Return the lines exactly as they stand, from the first of the material through the line containing "return Wire(self, made.outputs[output])".
==================================================
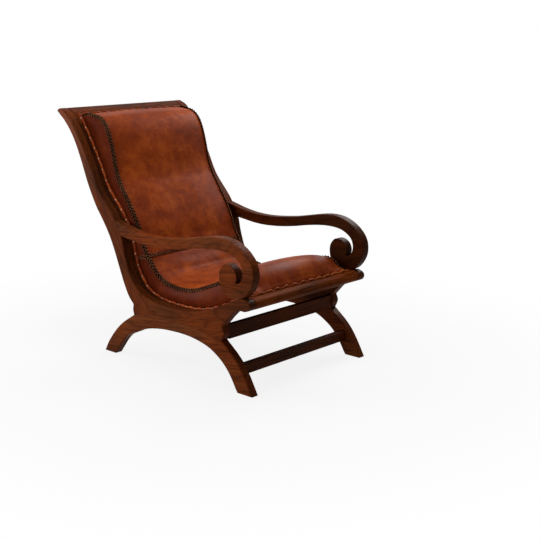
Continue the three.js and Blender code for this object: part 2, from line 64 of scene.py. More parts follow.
class Recipe:
    """The nodes of one material, or of the world."""

    def __init__(self, owner):
        owner.use_nodes = True
        self.owner = owner
        self.tree = owner.node_tree

    def node(self, kind, settings, sockets, output=0):
        """A node by its type, its settings, its sockets' values or links, and the output to go on with."""
        made = self.tree.nodes.new(f"ShaderNode{kind}")
        for key, value in settings.items():
            if key == "stops":
                self.set_stops(made.color_ramp, value)
            elif key == "easing":
                made.color_ramp.interpolation = value
            else:
                setattr(made, key, value)
        for key, value in sockets.items():
            self.plug(made.inputs[key], value)
        return Wire(self, made.outputs[output])

    def plug(self, socket, value):
        if isinstance(value, Wire):
            self.tree.links.new(value.socket, socket)
        else:
            socket.default_value = (*value, 1) if socket.type == "RGBA" else value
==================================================
REPLY TO THE TASK:
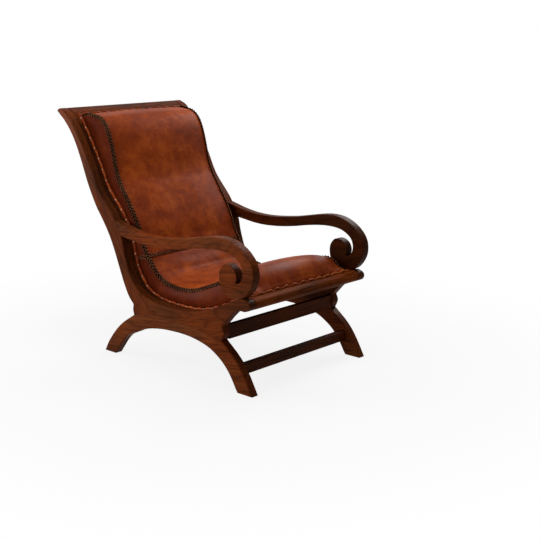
Continue the three.js and Blender code for this object: part 2, from line 64 of scene.py. More parts follow.
class Recipe:
    """The nodes of one material, or of the world."""

    def __init__(self, owner):
        owner.use_nodes = True
        self.owner = owner
        self.tree = owner.node_tree

    def node(self, kind, settings, sockets, output=0):
        """A node by its type, its settings, its sockets' values or links, and the output to go on with."""
        made = self.tree.nodes.new(f"ShaderNode{kind}")
        for key, value in settings.items():
            if key == "stops":
                self.set_stops(made.color_ramp, value)
            elif key == "easing":
                made.color_ramp.interpolation = value
            else:
                setattr(made, key, value)
        for key, value in sockets.items():
            self.plug(made.inputs[key], value)
        return Wire(self, made.outputs[output])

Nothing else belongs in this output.